In 2011, the costs of raw materials and consumables accounted for 69% of total cost of production. Prices for raw materials and supplies are one of the main factors affecting our results of operations. They are influenced by many factors, including oil and gas prices, worldwide production capacity, capacity utilisation rates, inflation, exchange rates, trade barriers and improvements in steelmaking processes. Raw material prices increased in 2011 as compared to 2010. However in the fourth quarter of 2011, prices began to fall. Prices for certain types of raw materials and supplies varied depending on the region. In 2011, in the Russian division, the average purchase cost of metal scrap increased 25%, the average price for coils increased 17% and the average purchase price for pig iron increased 11% as compared to 2010. The average purchase cost of metal scrap and coils in the American division increased 22% and 19%, respectively, as compared to 2010. Average purchase costs for metal scrap in the European division were higher by 20% in 2011 than those in 2010. As a result of the increase both in prices for raw materials and sales volumes, our costs of raw materials and consumables increased from $2,972 million in 2010 to $3,721 million in 2011.

Raw materials prices continue to have a key influence on our production costs.

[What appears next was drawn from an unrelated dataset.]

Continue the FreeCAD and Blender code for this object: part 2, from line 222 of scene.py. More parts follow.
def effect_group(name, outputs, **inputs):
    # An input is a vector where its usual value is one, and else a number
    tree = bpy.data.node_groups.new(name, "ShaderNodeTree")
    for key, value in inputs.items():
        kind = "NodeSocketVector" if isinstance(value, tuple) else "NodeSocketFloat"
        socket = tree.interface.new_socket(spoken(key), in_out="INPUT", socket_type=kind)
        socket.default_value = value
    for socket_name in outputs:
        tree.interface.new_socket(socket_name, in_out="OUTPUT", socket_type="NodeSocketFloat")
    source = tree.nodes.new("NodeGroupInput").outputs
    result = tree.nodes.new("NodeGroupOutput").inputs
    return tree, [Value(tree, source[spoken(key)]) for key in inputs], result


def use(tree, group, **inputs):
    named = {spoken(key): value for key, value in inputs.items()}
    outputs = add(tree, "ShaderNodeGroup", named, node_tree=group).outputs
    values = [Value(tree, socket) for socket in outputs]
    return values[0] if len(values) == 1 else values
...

The increase in prices for scrap, coils and other raw materials, if not passed on to customers in a timely fashion, can adversely affect our profit margins and results of operations.

Our plants also consume significant quantities of energy, particularly electricity and gas. In 2011, energy costs amounted to 7% of the total cost of production. In January 2011, the liberalisation of the Russian electricity market was finalised, which resulted in an increase in electricity tariffs. Average natural gas tariffs in Russia, although remaining significantly below Western European levels, also increased in 2011. At the same time, natural gas consumption has been decreasing recently as we have replaced most of open hearth furnaces with EAFs. Further price increases for energy resources will increase our costs of production and could have an adverse effect on results of operations and financial results.

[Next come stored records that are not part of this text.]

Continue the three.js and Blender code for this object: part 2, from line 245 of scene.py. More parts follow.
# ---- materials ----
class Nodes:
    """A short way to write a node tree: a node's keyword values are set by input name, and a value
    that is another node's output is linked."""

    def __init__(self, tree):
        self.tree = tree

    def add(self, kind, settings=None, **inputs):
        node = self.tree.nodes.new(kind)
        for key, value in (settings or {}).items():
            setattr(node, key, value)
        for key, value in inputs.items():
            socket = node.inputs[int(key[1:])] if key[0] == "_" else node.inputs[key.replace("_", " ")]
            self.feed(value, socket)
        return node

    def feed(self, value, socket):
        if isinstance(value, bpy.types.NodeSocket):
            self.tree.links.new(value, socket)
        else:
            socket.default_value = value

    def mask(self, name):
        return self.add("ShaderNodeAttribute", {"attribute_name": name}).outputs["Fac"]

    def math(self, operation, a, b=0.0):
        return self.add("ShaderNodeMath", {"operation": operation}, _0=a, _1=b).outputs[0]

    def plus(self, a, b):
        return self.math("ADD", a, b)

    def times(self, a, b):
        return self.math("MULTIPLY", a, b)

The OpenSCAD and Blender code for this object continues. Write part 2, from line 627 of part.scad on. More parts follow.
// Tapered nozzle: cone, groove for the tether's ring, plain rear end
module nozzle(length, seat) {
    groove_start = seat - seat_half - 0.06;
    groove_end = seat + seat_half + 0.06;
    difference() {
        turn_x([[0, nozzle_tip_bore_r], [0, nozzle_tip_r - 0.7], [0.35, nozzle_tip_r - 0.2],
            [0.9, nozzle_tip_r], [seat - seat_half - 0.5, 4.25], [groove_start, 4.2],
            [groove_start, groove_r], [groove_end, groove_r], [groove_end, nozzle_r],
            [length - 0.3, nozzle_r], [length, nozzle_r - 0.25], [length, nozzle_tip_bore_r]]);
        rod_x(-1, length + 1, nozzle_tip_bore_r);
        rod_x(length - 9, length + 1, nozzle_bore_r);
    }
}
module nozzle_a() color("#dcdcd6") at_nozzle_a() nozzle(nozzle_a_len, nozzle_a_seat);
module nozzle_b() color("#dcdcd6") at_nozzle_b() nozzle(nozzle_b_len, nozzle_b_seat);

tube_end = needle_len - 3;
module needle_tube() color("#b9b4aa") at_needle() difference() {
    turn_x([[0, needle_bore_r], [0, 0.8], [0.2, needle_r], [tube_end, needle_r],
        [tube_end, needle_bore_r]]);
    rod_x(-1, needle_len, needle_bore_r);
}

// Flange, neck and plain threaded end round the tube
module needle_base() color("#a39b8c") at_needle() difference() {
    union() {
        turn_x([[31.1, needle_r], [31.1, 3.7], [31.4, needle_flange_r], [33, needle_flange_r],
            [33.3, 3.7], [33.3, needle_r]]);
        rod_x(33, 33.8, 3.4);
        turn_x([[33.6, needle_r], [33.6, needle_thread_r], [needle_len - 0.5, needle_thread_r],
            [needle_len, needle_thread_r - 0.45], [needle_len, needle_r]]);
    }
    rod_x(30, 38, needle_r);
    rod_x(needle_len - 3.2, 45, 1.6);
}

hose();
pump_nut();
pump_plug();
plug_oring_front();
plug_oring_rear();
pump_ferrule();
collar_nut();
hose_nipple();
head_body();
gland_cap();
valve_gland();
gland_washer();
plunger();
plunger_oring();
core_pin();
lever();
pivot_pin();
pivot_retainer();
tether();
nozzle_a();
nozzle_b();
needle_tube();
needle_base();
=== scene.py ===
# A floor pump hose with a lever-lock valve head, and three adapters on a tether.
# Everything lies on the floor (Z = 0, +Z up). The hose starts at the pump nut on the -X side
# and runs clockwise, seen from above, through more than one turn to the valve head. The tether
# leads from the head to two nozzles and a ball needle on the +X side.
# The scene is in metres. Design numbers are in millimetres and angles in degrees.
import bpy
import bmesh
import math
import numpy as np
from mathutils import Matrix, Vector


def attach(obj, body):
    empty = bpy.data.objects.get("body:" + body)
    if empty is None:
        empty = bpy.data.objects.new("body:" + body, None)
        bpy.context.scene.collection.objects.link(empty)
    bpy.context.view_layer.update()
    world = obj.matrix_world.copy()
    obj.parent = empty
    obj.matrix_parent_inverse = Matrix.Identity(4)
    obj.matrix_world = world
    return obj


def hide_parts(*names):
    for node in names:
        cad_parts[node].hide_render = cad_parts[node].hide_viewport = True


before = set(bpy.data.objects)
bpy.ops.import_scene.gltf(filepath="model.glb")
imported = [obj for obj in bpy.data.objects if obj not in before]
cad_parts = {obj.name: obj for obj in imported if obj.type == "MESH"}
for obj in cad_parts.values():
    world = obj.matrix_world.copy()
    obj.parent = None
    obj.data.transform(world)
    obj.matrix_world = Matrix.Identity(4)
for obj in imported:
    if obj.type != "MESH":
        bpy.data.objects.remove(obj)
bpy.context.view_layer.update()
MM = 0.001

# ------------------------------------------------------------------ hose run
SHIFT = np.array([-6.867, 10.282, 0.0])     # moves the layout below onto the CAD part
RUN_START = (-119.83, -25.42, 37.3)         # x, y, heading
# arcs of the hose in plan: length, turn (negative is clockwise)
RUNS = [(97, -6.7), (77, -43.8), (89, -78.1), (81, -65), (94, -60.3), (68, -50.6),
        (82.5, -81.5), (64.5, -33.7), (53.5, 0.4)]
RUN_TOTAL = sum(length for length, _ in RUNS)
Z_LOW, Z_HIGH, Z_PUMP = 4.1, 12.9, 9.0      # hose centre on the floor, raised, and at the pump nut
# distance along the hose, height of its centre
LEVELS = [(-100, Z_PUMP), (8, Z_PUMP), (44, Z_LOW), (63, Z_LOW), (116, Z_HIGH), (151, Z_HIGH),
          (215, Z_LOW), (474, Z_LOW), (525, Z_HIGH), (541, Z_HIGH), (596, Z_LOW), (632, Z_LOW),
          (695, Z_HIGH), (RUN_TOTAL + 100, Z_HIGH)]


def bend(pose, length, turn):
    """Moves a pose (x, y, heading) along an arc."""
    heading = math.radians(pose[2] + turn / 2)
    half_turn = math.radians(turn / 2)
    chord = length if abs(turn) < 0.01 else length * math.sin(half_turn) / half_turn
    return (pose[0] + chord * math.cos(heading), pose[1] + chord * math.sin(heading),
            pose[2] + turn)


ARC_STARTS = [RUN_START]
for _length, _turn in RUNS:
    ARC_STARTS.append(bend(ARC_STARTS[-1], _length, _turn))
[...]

Dependence on a small group of customers

As we focus on supplying primarily the oil and gas industry, our largest customers are oil and gas companies. In 2011, our five largest customers were Gazprom (excluding Gazprom Neft), Rosneft, Surgutneftegas, TNK BP and Lukoil, which together accounted for 34% of total revenue. We maintain strong business relationships with key customers and expect this concentration of customers in Russia to continue for the foreseeable future. The increased dependence of pipe sales on a single large customer bears the risk of an adverse effect on results of operations in the event that our relationship with any of these major customers deteriorated. In the United States, TMK IPSCO cooperates with a wide range of distributors in North America, whose shares in our total sales are not significant.

Our large-diameter welded pipe business is largely dependent on one of our largest customers, Gazprom, and is subject to increasing competitive pressure. Gazprom is one of our largest customers for 1,420 mm diameter welded pipes used for construction of gas trunk pipelines. Increased competition in the supply of large-diameter pipes or a change in relationships with Gazprom could negatively affect our competitive position in the 1,420 mm diameter pipe market, resulting in decreased revenues from sales of these products and adversely affecting our business, financial position and results of operations. Additionally, large-diameter welded pipe business depends significantly upon the level of construction of new oil and gas pipelines in Russia and the CIS. The delay, cancellation or other changes in the scale or scope of significant pipeline projects, or the selection by the sponsors of such projects of other suppliers could have an adverse effect on our sales of large-diameter welded pipes, and thus on the results of operations and financial position. Thereby in the second half of 2011, Gazprom finished construction of several pipelines, including Gryazovets-Vyborg, Pochinki-Gryazovets, SRTO-Torzhok and the first string of Nord Stream. We mitigate this risk by developing cooperation with new customers from CIS countries.

Competition

The global market for steel pipe products, particularly in the oil and gas sector, is highly competitive and primarily based on compliance with technical requirements, price, quality and related services. In the Russian and CIS markets, we face competition primarily from ChTPZ, which produces both welded and seamless pipes, OMK, which produces welded pipes, and the Ukrainian pipe producers. Outside Russia and the CIS, we compete against a limited number of producers of premium-quality principally seamless steel pipe products, including Tenaris, Vallourec, Sumitomo and a limited number of Chinese producers, including Baosteel and TPCO. In the United States, TMK IPSCO faces competition primarily from Boomerang, Tenaris, U.S. Steel and V&M Star, a subsidiary of Vallourec, as well as from imported OCTG and line pipe products, principally from Asia, Canada and Mexico. In 2011, our several key competitors added new capacities and started their ramp-up, which is expected to increase competition we face on international pipe markets.